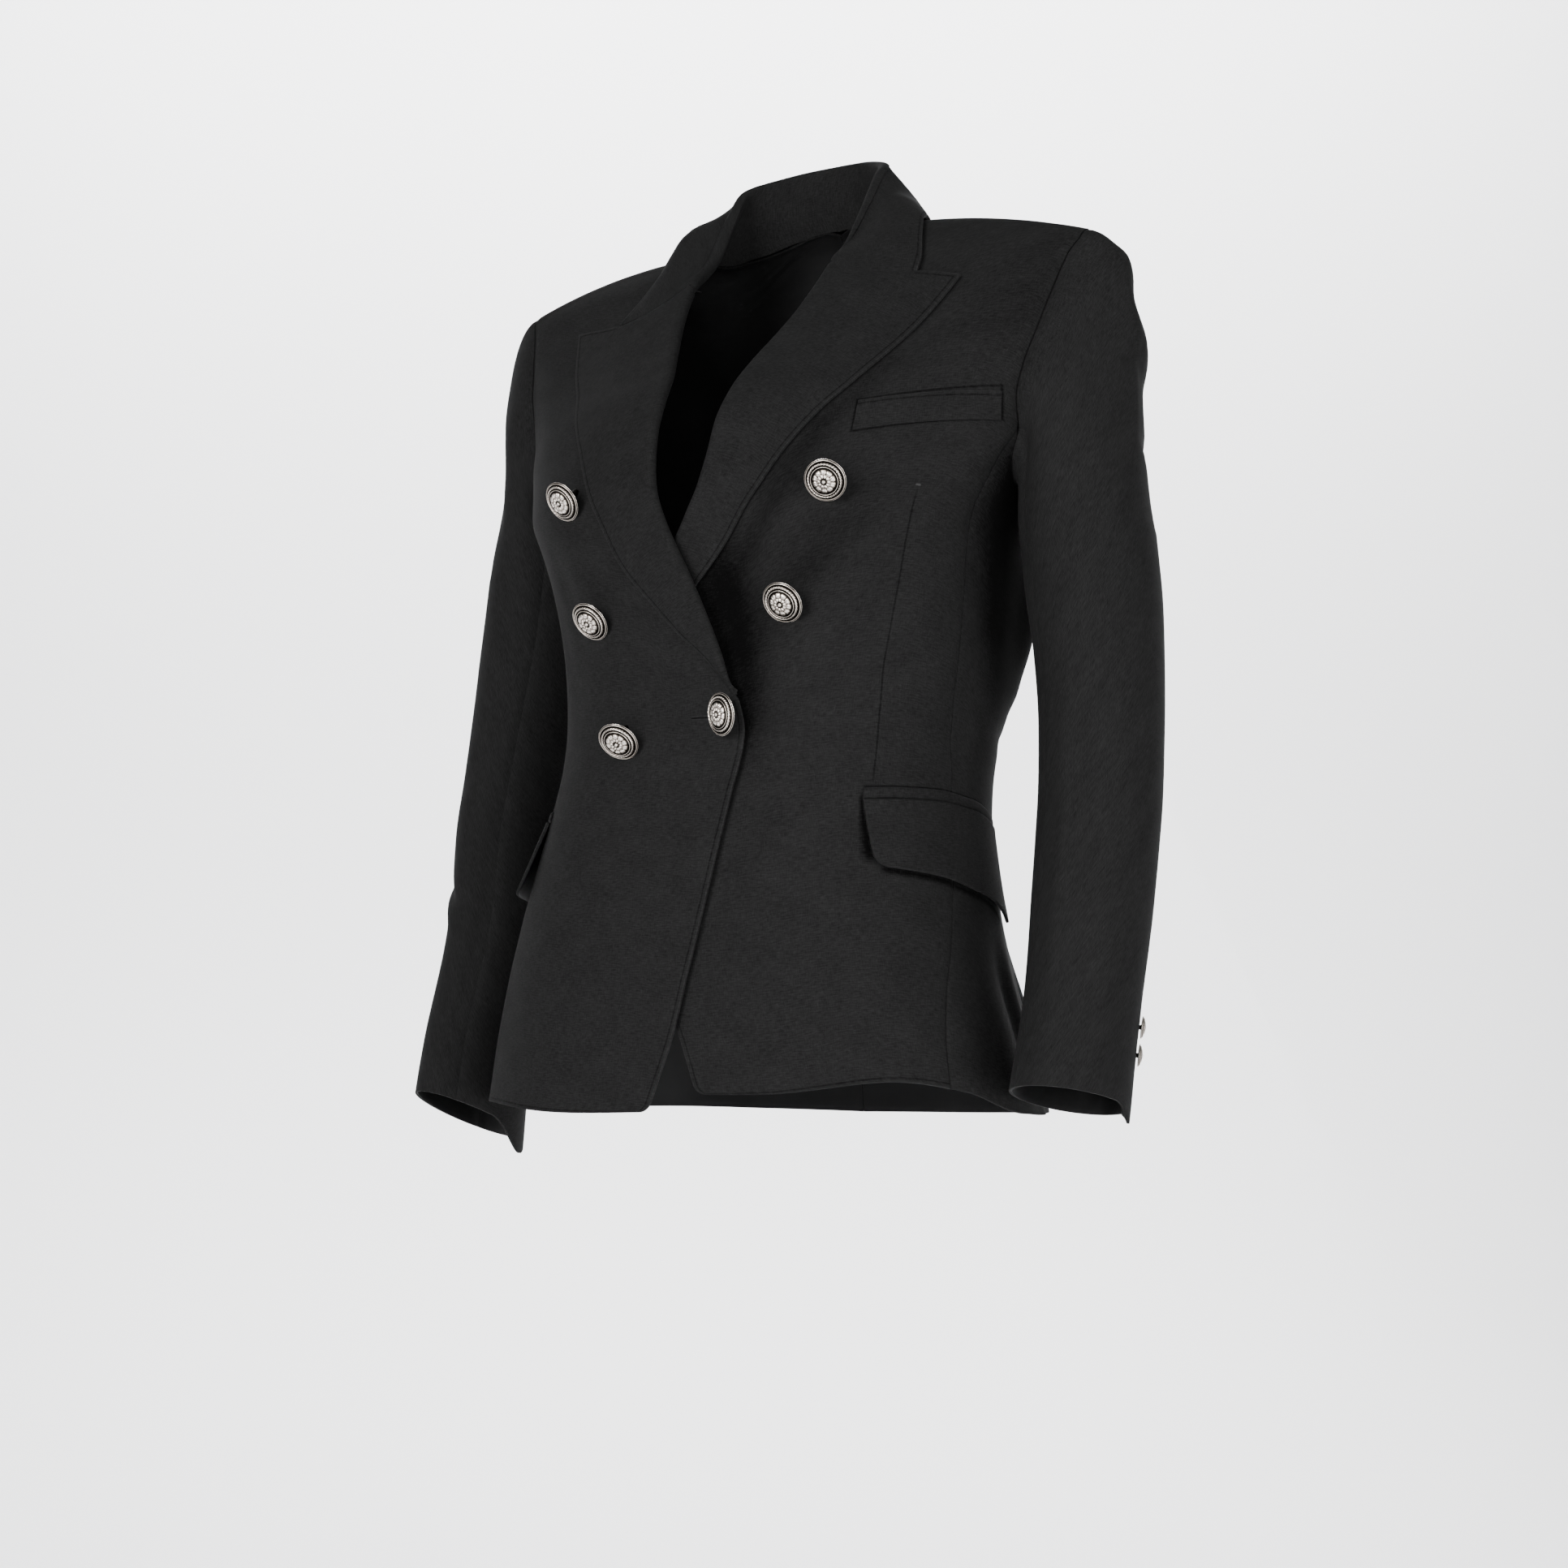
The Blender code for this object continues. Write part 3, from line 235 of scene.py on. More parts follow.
# Painted shade on places that little light reaches, laid out as the creases; depth is how dark, up
# to 1
PAINTED_SHADE_LINES = table(
    "side level angle to_level to_angle half depth",
    (1, -.13, 94, -.345, 109, .034, 2.5), (-1, -.13, 94, -.345, 109, .034, 2.5),
    (1, -.2, -1, -.36, 16, .014, .85), (-1, -.005, 54, -.19, 40, .026, .22),
    (-1, .015, 63.5, -.15, 74, .0042, 1), (1, -.005, 60, -.11, 62, .03, .2),
    (1, -.295, 10, -.19, 46, .015, .28), (1, -.268, 4, -.1, 41, .009, .35),
)
# Their level runs from 0 at the armhole to 1 at the head's foot and 2 at the cuff
SLEEVE_CREASES = table(
    "side level angle to_level to_angle half depth",
    (1, .44, -100, .46, 16, .026, .006), (1, .22, -110, .22, 50, .024, .0042),
    (1, .78, -100, .72, -6, .01, -.0036), (1, .3, -100, .27, -16, .008, -.0018),
    (1, .96, 150, 1.2, 149, .026, .001), (-1, .4, 31, .86, 31, .032, -.004),
    (-1, 1.22, 31, 1.9, 31, .026, -.0026), (1, .58, -8, .42, 22, .008, -.0012),
    (1, 1.35, 78, 1.96, 66, .009, -.0022), (1, 1.3, 96, 1.9, 92, .007, .0012),
    (1, 1.46, 40, 1.56, 92, .0065, .0011), (1, 1.4, 50, 1.48, 100, .006, -.0012),
    (1, 1.02, 150, 1.12, 110, .007, -.0014), (1, 1.42, 230, 1.5, 290, .007, -.0016),
    (1, 1.52, 220, 1.6, 280, .007, .0012), (-1, 1.7, 96, 1.58, 20, .007, .0022),
    (-1, 1.66, 84, 1.54, 14, .006, -.002), (-1, 1.3, 110, 1.42, 60, .008, -.0016),
    (-1, 1.4, 120, 1.95, 112, .009, -.0018), (-1, .4, 40, .8, 60, .008, -.0014),
    (-1, .72, -80, .68, -20, .008, -.003), (-1, .48, -74, .5, -22, .015, .0026),
    (-1, 1.02, 150, 1.1, 112, .007, -.0012), (-1, 1.44, 225, 1.54, 285, .007, -.0016),
)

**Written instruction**
From the preceding material, extract every line exactly.

**Solution to this task**
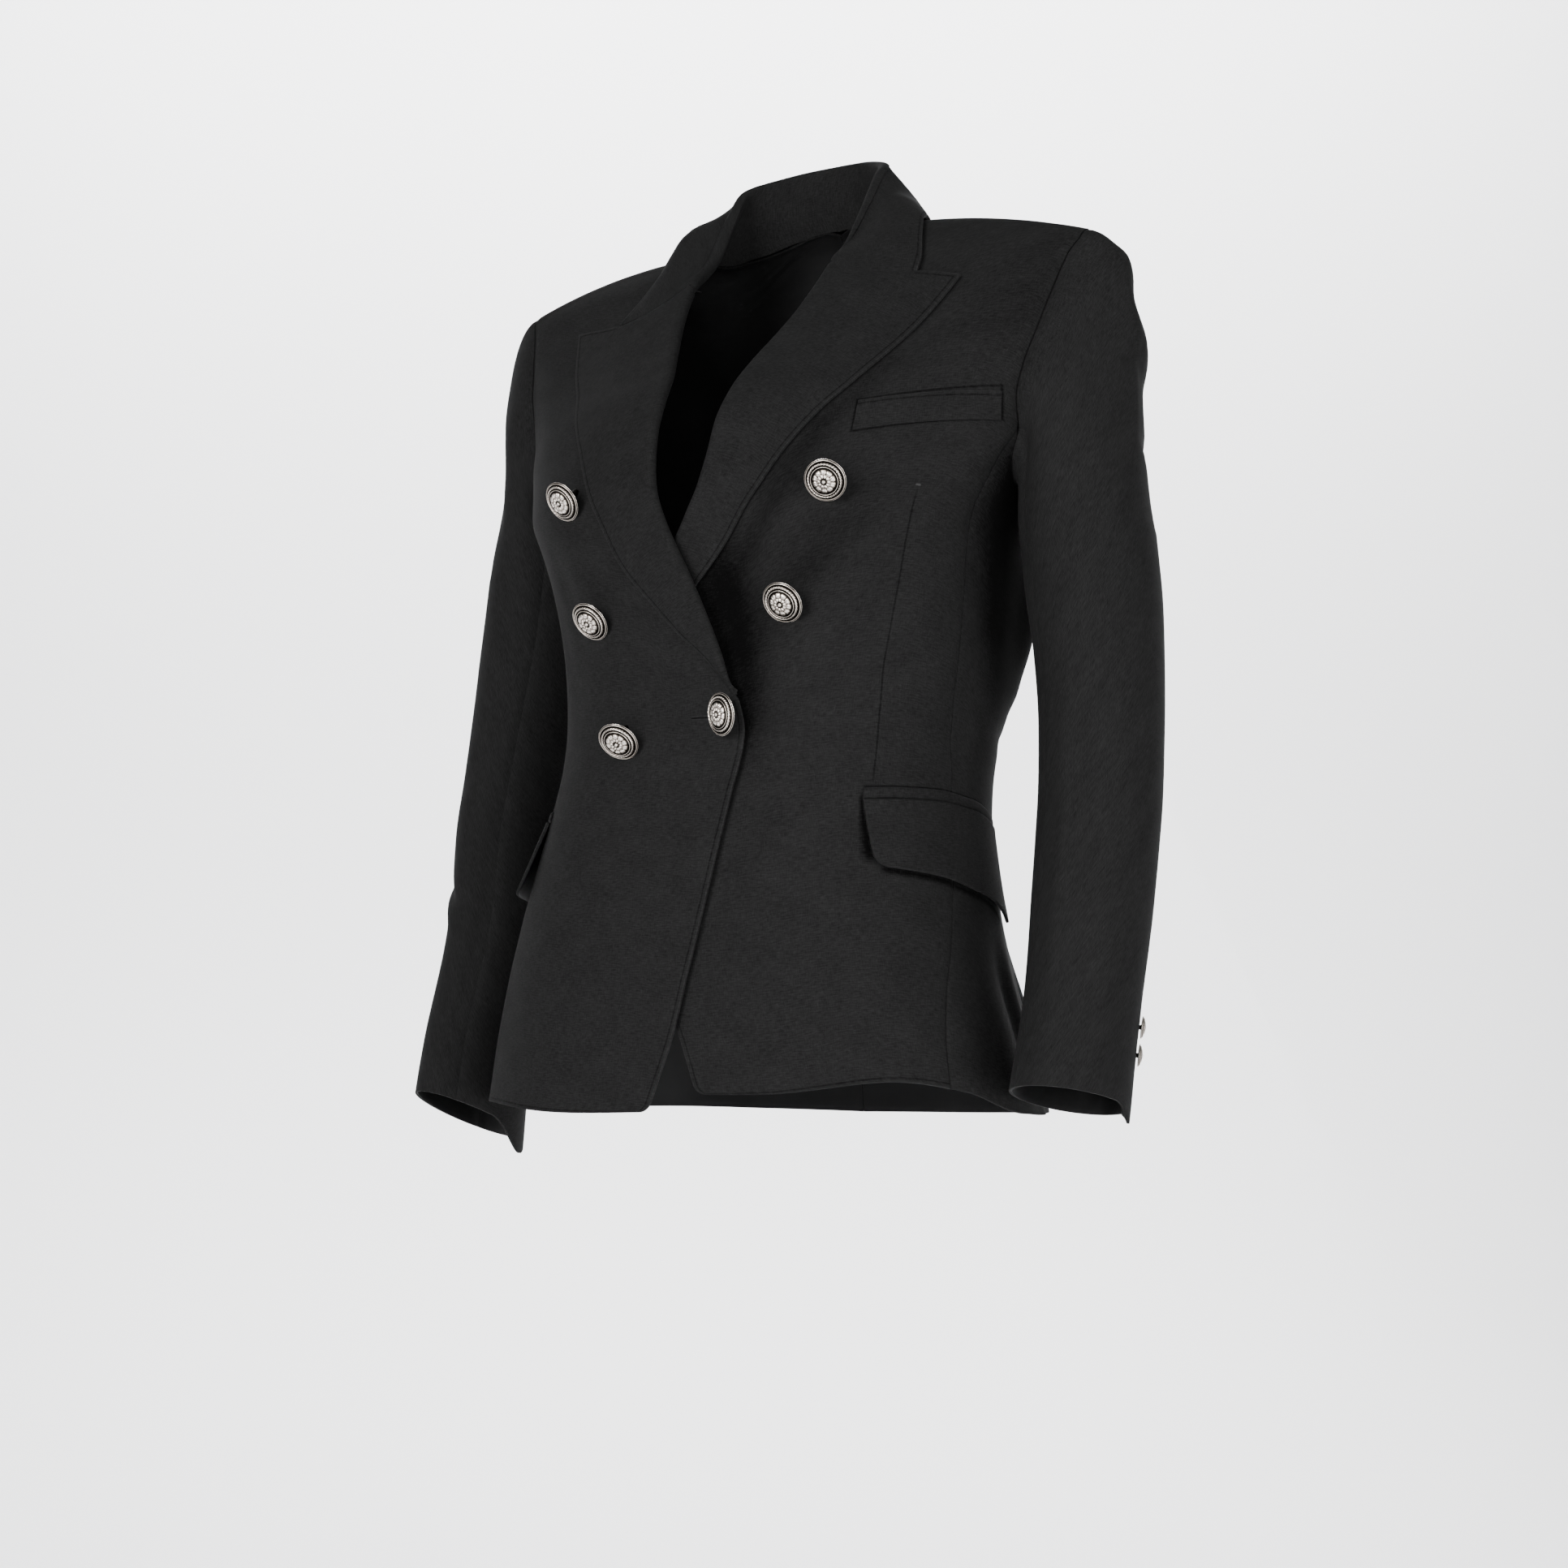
The Blender code for this object continues. Write part 3, from line 235 of scene.py on. More parts follow.
# Painted shade on places that little light reaches, laid out as the creases; depth is how dark, up
# to 1
PAINTED_SHADE_LINES = table(
    "side level angle to_level to_angle half depth",
    (1, -.13, 94, -.345, 109, .034, 2.5), (-1, -.13, 94, -.345, 109, .034, 2.5),
    (1, -.2, -1, -.36, 16, .014, .85), (-1, -.005, 54, -.19, 40, .026, .22),
    (-1, .015, 63.5, -.15, 74, .0042, 1), (1, -.005, 60, -.11, 62, .03, .2),
    (1, -.295, 10, -.19, 46, .015, .28), (1, -.268, 4, -.1, 41, .009, .35),
)
# Their level runs from 0 at the armhole to 1 at the head's foot and 2 at the cuff
SLEEVE_CREASES = table(
    "side level angle to_level to_angle half depth",
    (1, .44, -100, .46, 16, .026, .006), (1, .22, -110, .22, 50, .024, .0042),
    (1, .78, -100, .72, -6, .01, -.0036), (1, .3, -100, .27, -16, .008, -.0018),
    (1, .96, 150, 1.2, 149, .026, .001), (-1, .4, 31, .86, 31, .032, -.004),
    (-1, 1.22, 31, 1.9, 31, .026, -.0026), (1, .58, -8, .42, 22, .008, -.0012),
    (1, 1.35, 78, 1.96, 66, .009, -.0022), (1, 1.3, 96, 1.9, 92, .007, .0012),
    (1, 1.46, 40, 1.56, 92, .0065, .0011), (1, 1.4, 50, 1.48, 100, .006, -.0012),
    (1, 1.02, 150, 1.12, 110, .007, -.0014), (1, 1.42, 230, 1.5, 290, .007, -.0016),
    (1, 1.52, 220, 1.6, 280, .007, .0012), (-1, 1.7, 96, 1.58, 20, .007, .0022),
    (-1, 1.66, 84, 1.54, 14, .006, -.002), (-1, 1.3, 110, 1.42, 60, .008, -.0016),
    (-1, 1.4, 120, 1.95, 112, .009, -.0018), (-1, .4, 40, .8, 60, .008, -.0014),
    (-1, .72, -80, .68, -20, .008, -.003), (-1, .48, -74, .5, -22, .015, .0026),
    (-1, 1.02, 150, 1.1, 112, .007, -.0012), (-1, 1.44, 225, 1.54, 285, .007, -.0016),
)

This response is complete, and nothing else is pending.